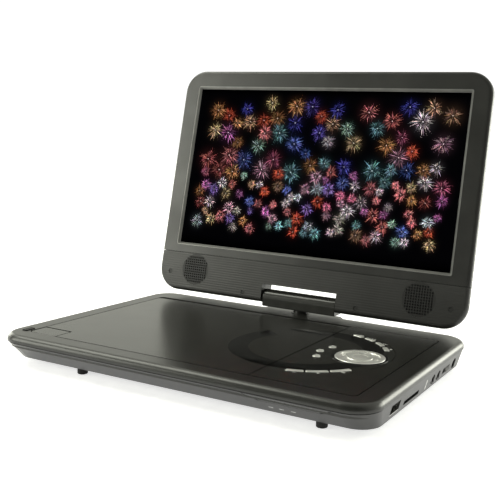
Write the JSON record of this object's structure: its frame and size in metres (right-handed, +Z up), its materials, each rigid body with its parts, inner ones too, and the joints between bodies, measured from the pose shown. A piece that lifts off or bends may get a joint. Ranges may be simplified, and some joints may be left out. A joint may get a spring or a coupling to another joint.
{
  "type": "portable dvd player",
  "caption": "Clamshell disc player with a 10.1 inch widescreen display on a swivel and tilt hinge, a top-loading disc door, a ring of control keys and side sockets.",
  "frame": {"origin": "middle of the open player's footprint in X and Y, at the height of the table that its feet stand on", "axes": "+X to the player's right (sockets side), +Y towards the hinge, +Z up"},
  "size_m": [0.256, 0.2138, 0.2008],
  "materials": {
    "case_black": "fine satin grain",
    "bezel_black": "fine satin grain",
    "speaker_panel_black": "fine horizontal lines",
    "panel_black": "semi-gloss, smooth",
    "ring_gloss": "high gloss",
    "trim_gloss": "high gloss",
    "screen_black": "smooth, gloss",
    "silver_key": "satin plated",
    "rubber_black": "matt",
    "silicone_grey": "translucent silicone",
    "led_white": "diffusing",
    "bright_steel": "bright",
    "zinc_steel": "zinc plated",
    "turret_black": "satin black",
    "black_port": "smooth",
    "switch_grey": "ribbed",
    "tray_black": "satin",
    "lens_glass": "clear",
    "board_green": "solder mask",
    "battery_film": "shrink film",
    "speaker_cone": "paper cone"
  },
  "bodies": {
    "base": {"base_bottom_shell": "case_black", "base_top_shell": "case_black", "control_panel": "panel_black", "panel_ring_inlay": "ring_gloss", "nav_trim_ring": "ring_gloss", "ir_window": "ring_gloss", "status_leds": "led_white", "rubber_feet": "rubber_black", "case_screws": "bright_steel", "rim_pad": "rubber_black", "disc_tray": "tray_black", "door_hinge_pins": "bright_steel", "traverse_chassis": "zinc_steel", "guide_rods": "bright_steel", "drive_motors": "zinc_steel", "battery_pack": "battery_film", "main_board": "board_green", "key_board": "board_green", "keypad_mat": "silicone_grey", "usb_port": "bright_steel", "card_slot": "bright_steel", "audio_jacks": "black_port", "dc_jack": "black_port", "power_switch_body": "black_port", "hinge_plate": "zinc_steel", "swivel_collar": "turret_black", "open_button_spring": "bright_steel"},
    "door": {"disc_door": "panel_black", "door_ring_inlay": "ring_gloss"},
    "open_button": {"open_button": "panel_black"},
    "nav_ring": {"nav_ring": "silver_key"},
    "ok_button": {"ok_button": "silver_key"},
    "power_switch": {"power_switch_knob": "switch_grey"},
    "spindle": {"spindle_hub": "black_port"},
    "pickup": {"pickup_sled": "tray_black", "pickup_lens": "lens_glass"},
    "lead_screw": {"lead_screw": "bright_steel"},
    "swivel": {"swivel_turret": "turret_black", "barrel_cover": "bezel_black", "barrel_core": "zinc_steel"},
    "lid": {"lid_bezel": "bezel_black", "speaker_panel": "speaker_panel_black", "speaker_grilles": "speaker_panel_black", "screen_trim": "trim_gloss", "lcd_panel": "screen_black", "lcd_backlight": "zinc_steel", "speakers": "speaker_cone", "lid_back_cover": "case_black", "tilt_hinges": "zinc_steel", "screw_plugs": "rubber_black"},
    "menu_key": {"menu_key": "silver_key"},
    "setup_key": {"setup_key": "silver_key"},
    "source_key": {"source_key": "silver_key"},
    "previous_key": {"previous_key": "silver_key"},
    "play_key": {"play_key": "silver_key"},
    "next_key": {"next_key": "silver_key"},
    "stop_key": {"stop_key": "silver_key"},
    "volume_down_key": {"volume_down_key": "silver_key"},
    "volume_up_key": {"volume_up_key": "silver_key"},
    "mode_key": {"mode_key": "silver_key"}
  },
  "joints": [
    {"name": "lid_swivel", "type": "hinge", "parent": "base", "child": "swivel", "pos_m": [0, 0.06664, 0.024], "axis": [0, 0, 1], "range_deg": [-180, 90]},
    {"name": "lid_tilt", "type": "hinge", "parent": "swivel", "child": "lid", "pos_m": [0, 0.06664, 0.0287], "axis": [-1, 0, 0], "range_deg": [-101.5, 78.5]},
    {"name": "disc_door_hinge", "type": "hinge", "parent": "base", "child": "door", "pos_m": [-0.034, 0.04334, 0.0165], "axis": [1, 0, 0], "range_deg": [-65, 0]},
    {"name": "open_button_press", "type": "slide", "parent": "base", "child": "open_button", "axis": [0, 0, -1], "range_m": [0, 0.0012], "stiffness_N_per_m": 400, "springref_m": -0.002, "deforming": ["open_button_spring"]},
    {"name": "nav_ring_press", "type": "slide", "parent": "base", "child": "nav_ring", "axis": [0, 0, -1], "range_m": [0, 0.0005], "stiffness_N_per_m": 1500, "springref_m": -0.0005},
    {"name": "ok_button_press", "type": "slide", "parent": "base", "child": "ok_button", "axis": [0, 0, -1], "range_m": [0, 0.0005], "stiffness_N_per_m": 800, "springref_m": -0.0005},
    {"name": "menu_key_press", "type": "slide", "parent": "base", "child": "menu_key", "axis": [0, 0, -1], "range_m": [0, 0.0005], "stiffness_N_per_m": 600, "springref_m": -0.0005},
    {"name": "setup_key_press", "type": "slide", "parent": "base", "child": "setup_key", "axis": [0, 0, -1], "range_m": [0, 0.0005], "stiffness_N_per_m": 600, "springref_m": -0.0005},
    {"name": "source_key_press", "type": "slide", "parent": "base", "child": "source_key", "axis": [0, 0, -1], "range_m": [0, 0.0005], "stiffness_N_per_m": 600, "springref_m": -0.0005},
    {"name": "previous_key_press", "type": "slide", "parent": "base", "child": "previous_key", "axis": [0, 0, -1], "range_m": [0, 0.0005], "stiffness_N_per_m": 600, "springref_m": -0.0005},
    {"name": "play_key_press", "type": "slide", "parent": "base", "child": "play_key", "axis": [0, 0, -1], "range_m": [0, 0.0005], "stiffness_N_per_m": 600, "springref_m": -0.0005},
    {"name": "next_key_press", "type": "slide", "parent": "base", "child": "next_key", "axis": [0, 0, -1], "range_m": [0, 0.0005], "stiffness_N_per_m": 600, "springref_m": -0.0005},
    {"name": "stop_key_press", "type": "slide", "parent": "base", "child": "stop_key", "axis": [0, 0, -1], "range_m": [0, 0.0005], "stiffness_N_per_m": 600, "springref_m": -0.0005},
    {"name": "volume_down_key_press", "type": "slide", "parent": "base", "child": "volume_down_key", "axis": [0, 0, -1], "range_m": [0, 0.0005], "stiffness_N_per_m": 600, "springref_m": -0.0005},
    {"name": "volume_up_key_press", "type": "slide", "parent": "base", "child": "volume_up_key", "axis": [0, 0, -1], "range_m": [0, 0.0005], "stiffness_N_per_m": 600, "springref_m": -0.0005},
    {"name": "mode_key_press", "type": "slide", "parent": "base", "child": "mode_key", "axis": [0, 0, -1], "range_m": [0, 0.0005], "stiffness_N_per_m": 600, "springref_m": -0.0005},
    {"name": "power_switch_slide", "type": "slide", "parent": "base", "child": "power_switch", "axis": [0, 1, 0], "range_m": [-0.0046, 0]},
    {"name": "spindle_spin", "type": "hinge", "parent": "base", "child": "spindle", "pos_m": [-0.033, -0.02236, 0.015], "axis": [0, 0, 1], "continuous": true},
    {"name": "pickup_travel", "type": "slide", "parent": "base", "child": "pickup", "axis": [1, 0, 0], "range_m": [0, 0.033]},
    {"name": "lead_screw_turn", "type": "hinge", "parent": "base", "child": "lead_screw", "pos_m": [0, 0.00164, 0.0093], "axis": [1, 0, 0], "range_deg": [0, 3961]}
  ],
  "couplings": [
    {"joint": "lead_screw_turn", "follows": "pickup_travel", "rad_per_m": 2094.4}
  ]
}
::::
» **Exercise aim**
Write the listing out again, exactly as shown above.

» **Reply**
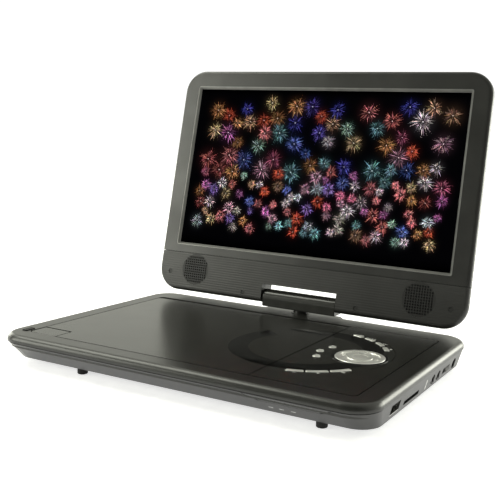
Write the JSON record of this object's structure: its frame and size in metres (right-handed, +Z up), its materials, each rigid body with its parts, inner ones too, and the joints between bodies, measured from the pose shown. A piece that lifts off or bends may get a joint. Ranges may be simplified, and some joints may be left out. A joint may get a spring or a coupling to another joint.
{
  "type": "portable dvd player",
  "caption": "Clamshell disc player with a 10.1 inch widescreen display on a swivel and tilt hinge, a top-loading disc door, a ring of control keys and side sockets.",
  "frame": {"origin": "middle of the open player's footprint in X and Y, at the height of the table that its feet stand on", "axes": "+X to the player's right (sockets side), +Y towards the hinge, +Z up"},
  "size_m": [0.256, 0.2138, 0.2008],
  "materials": {
    "case_black": "fine satin grain",
    "bezel_black": "fine satin grain",
    "speaker_panel_black": "fine horizontal lines",
    "panel_black": "semi-gloss, smooth",
    "ring_gloss": "high gloss",
    "trim_gloss": "high gloss",
    "screen_black": "smooth, gloss",
    "silver_key": "satin plated",
    "rubber_black": "matt",
    "silicone_grey": "translucent silicone",
    "led_white": "diffusing",
    "bright_steel": "bright",
    "zinc_steel": "zinc plated",
    "turret_black": "satin black",
    "black_port": "smooth",
    "switch_grey": "ribbed",
    "tray_black": "satin",
    "lens_glass": "clear",
    "board_green": "solder mask",
    "battery_film": "shrink film",
    "speaker_cone": "paper cone"
  },
  "bodies": {
    "base": {"base_bottom_shell": "case_black", "base_top_shell": "case_black", "control_panel": "panel_black", "panel_ring_inlay": "ring_gloss", "nav_trim_ring": "ring_gloss", "ir_window": "ring_gloss", "status_leds": "led_white", "rubber_feet": "rubber_black", "case_screws": "bright_steel", "rim_pad": "rubber_black", "disc_tray": "tray_black", "door_hinge_pins": "bright_steel", "traverse_chassis": "zinc_steel", "guide_rods": "bright_steel", "drive_motors": "zinc_steel", "battery_pack": "battery_film", "main_board": "board_green", "key_board": "board_green", "keypad_mat": "silicone_grey", "usb_port": "bright_steel", "card_slot": "bright_steel", "audio_jacks": "black_port", "dc_jack": "black_port", "power_switch_body": "black_port", "hinge_plate": "zinc_steel", "swivel_collar": "turret_black", "open_button_spring": "bright_steel"},
    "door": {"disc_door": "panel_black", "door_ring_inlay": "ring_gloss"},
    "open_button": {"open_button": "panel_black"},
    "nav_ring": {"nav_ring": "silver_key"},
    "ok_button": {"ok_button": "silver_key"},
    "power_switch": {"power_switch_knob": "switch_grey"},
    "spindle": {"spindle_hub": "black_port"},
    "pickup": {"pickup_sled": "tray_black", "pickup_lens": "lens_glass"},
    "lead_screw": {"lead_screw": "bright_steel"},
    "swivel": {"swivel_turret": "turret_black", "barrel_cover": "bezel_black", "barrel_core": "zinc_steel"},
    "lid": {"lid_bezel": "bezel_black", "speaker_panel": "speaker_panel_black", "speaker_grilles": "speaker_panel_black", "screen_trim": "trim_gloss", "lcd_panel": "screen_black", "lcd_backlight": "zinc_steel", "speakers": "speaker_cone", "lid_back_cover": "case_black", "tilt_hinges": "zinc_steel", "screw_plugs": "rubber_black"},
    "menu_key": {"menu_key": "silver_key"},
    "setup_key": {"setup_key": "silver_key"},
    "source_key": {"source_key": "silver_key"},
    "previous_key": {"previous_key": "silver_key"},
    "play_key": {"play_key": "silver_key"},
    "next_key": {"next_key": "silver_key"},
    "stop_key": {"stop_key": "silver_key"},
    "volume_down_key": {"volume_down_key": "silver_key"},
    "volume_up_key": {"volume_up_key": "silver_key"},
    "mode_key": {"mode_key": "silver_key"}
  },
  "joints": [
    {"name": "lid_swivel", "type": "hinge", "parent": "base", "child": "swivel", "pos_m": [0, 0.06664, 0.024], "axis": [0, 0, 1], "range_deg": [-180, 90]},
    {"name": "lid_tilt", "type": "hinge", "parent": "swivel", "child": "lid", "pos_m": [0, 0.06664, 0.0287], "axis": [-1, 0, 0], "range_deg": [-101.5, 78.5]},
    {"name": "disc_door_hinge", "type": "hinge", "parent": "base", "child": "door", "pos_m": [-0.034, 0.04334, 0.0165], "axis": [1, 0, 0], "range_deg": [-65, 0]},
    {"name": "open_button_press", "type": "slide", "parent": "base", "child": "open_button", "axis": [0, 0, -1], "range_m": [0, 0.0012], "stiffness_N_per_m": 400, "springref_m": -0.002, "deforming": ["open_button_spring"]},
    {"name": "nav_ring_press", "type": "slide", "parent": "base", "child": "nav_ring", "axis": [0, 0, -1], "range_m": [0, 0.0005], "stiffness_N_per_m": 1500, "springref_m": -0.0005},
    {"name": "ok_button_press", "type": "slide", "parent": "base", "child": "ok_button", "axis": [0, 0, -1], "range_m": [0, 0.0005], "stiffness_N_per_m": 800, "springref_m": -0.0005},
    {"name": "menu_key_press", "type": "slide", "parent": "base", "child": "menu_key", "axis": [0, 0, -1], "range_m": [0, 0.0005], "stiffness_N_per_m": 600, "springref_m": -0.0005},
    {"name": "setup_key_press", "type": "slide", "parent": "base", "child": "setup_key", "axis": [0, 0, -1], "range_m": [0, 0.0005], "stiffness_N_per_m": 600, "springref_m": -0.0005},
    {"name": "source_key_press", "type": "slide", "parent": "base", "child": "source_key", "axis": [0, 0, -1], "range_m": [0, 0.0005], "stiffness_N_per_m": 600, "springref_m": -0.0005},
    {"name": "previous_key_press", "type": "slide", "parent": "base", "child": "previous_key", "axis": [0, 0, -1], "range_m": [0, 0.0005], "stiffness_N_per_m": 600, "springref_m": -0.0005},
    {"name": "play_key_press", "type": "slide", "parent": "base", "child": "play_key", "axis": [0, 0, -1], "range_m": [0, 0.0005], "stiffness_N_per_m": 600, "springref_m": -0.0005},
    {"name": "next_key_press", "type": "slide", "parent": "base", "child": "next_key", "axis": [0, 0, -1], "range_m": [0, 0.0005], "stiffness_N_per_m": 600, "springref_m": -0.0005},
    {"name": "stop_key_press", "type": "slide", "parent": "base", "child": "stop_key", "axis": [0, 0, -1], "range_m": [0, 0.0005], "stiffness_N_per_m": 600, "springref_m": -0.0005},
    {"name": "volume_down_key_press", "type": "slide", "parent": "base", "child": "volume_down_key", "axis": [0, 0, -1], "range_m": [0, 0.0005], "stiffness_N_per_m": 600, "springref_m": -0.0005},
    {"name": "volume_up_key_press", "type": "slide", "parent": "base", "child": "volume_up_key", "axis": [0, 0, -1], "range_m": [0, 0.0005], "stiffness_N_per_m": 600, "springref_m": -0.0005},
    {"name": "mode_key_press", "type": "slide", "parent": "base", "child": "mode_key", "axis": [0, 0, -1], "range_m": [0, 0.0005], "stiffness_N_per_m": 600, "springref_m": -0.0005},
    {"name": "power_switch_slide", "type": "slide", "parent": "base", "child": "power_switch", "axis": [0, 1, 0], "range_m": [-0.0046, 0]},
    {"name": "spindle_spin", "type": "hinge", "parent": "base", "child": "spindle", "pos_m": [-0.033, -0.02236, 0.015], "axis": [0, 0, 1], "continuous": true},
    {"name": "pickup_travel", "type": "slide", "parent": "base", "child": "pickup", "axis": [1, 0, 0], "range_m": [0, 0.033]},
    {"name": "lead_screw_turn", "type": "hinge", "parent": "base", "child": "lead_screw", "pos_m": [0, 0.00164, 0.0093], "axis": [1, 0, 0], "range_deg": [0, 3961]}
  ],
  "couplings": [
    {"joint": "lead_screw_turn", "follows": "pickup_travel", "rad_per_m": 2094.4}
  ]
}